Re: [PATCH v2] mmc: sdhci-pci-gli: GL975x: Mask rootport's replay timer timeout during suspend

From: Bjorn Helgaas
Date: Tue Mar 26 2024 - 17:20:07 EST


On Tue, Mar 26, 2024 at 09:52:28AM +0800, Kai-Heng Feng wrote:
> On Tue, Mar 26, 2024 at 3:02 AM Bjorn Helgaas <helgaas@xxxxxxxxxx> wrote:
> > On Mon, Mar 25, 2024 at 10:02:27AM +0800, Kai-Heng Feng wrote:
> > > On Sat, Mar 23, 2024 at 12:43 AM Bjorn Helgaas <helgaas@xxxxxxxxxx> wrote:
> ...

> > > > If that's the case, why do the
> > > > masking in the suspend/resume callbacks?
> > >
> > > Because there's no functional impact when the error happens, other
> > > than suspend/resume.
> >
> > Oh, I think I see. Is this accurate?
> >
> > Due to a hardware defect in GL975x, config accesses when ASPM is
> > enabled frequently cause Replay Timer Timeouts in the Port leading
> > to the device.
> >
> > These are Correctable Errors, so the Downstream Port logs it in its
> > PCI_ERR_COR_STATUS and, when the error is not masked, sends an
> > ERR_COR message upstream. The message terminates at a Root Port,
> > which may generate an AER interrupt so the OS can log it.
> >
> > The Correctable Error logging is an annoyance but normally not a
> > major issue. But when the AER interrupt happens during suspend, it
> > can prevent the system from suspending.
>
> That's totally the case here.
>
> This brings up another different but related topic - should the port
> driver disable AER/DPC IRQ during suspend?
> We've discussed this many times, I still think that's the right
> approach to "quiesce" many unexpected errors during system state
> transition.

Maybe so. We can continue that in the context of that patch. Maybe
it needs to be reposted; I can't remember where it's at right now.

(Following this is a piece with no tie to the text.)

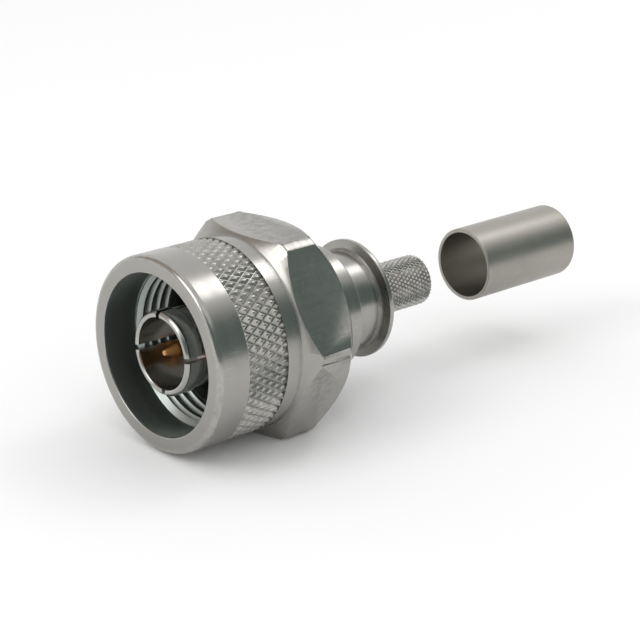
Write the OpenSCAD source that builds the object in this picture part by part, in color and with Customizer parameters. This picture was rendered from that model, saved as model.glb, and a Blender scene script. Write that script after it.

> > I think we should log a hint in dmesg that we're masking
> > PCI_ERR_COR_REP_TIMER because the error will still be logged in the
> > PCI_ERR_COR_STATUS register, and that will be visible via lspci, and a
> > dmesg hint will save debugging time when people report that.
>
> Sure. Where do you think it's a better place to implement the quirk? I
> Assume PCI quirk is a better place than driver's probe routine?

Yes, I think drivers/pci/quirks.c is a better place so we can mask it
even if the driver isn't loaded. Users can still run lspci and see
these errors even if the driver isn't loaded.

Bjorn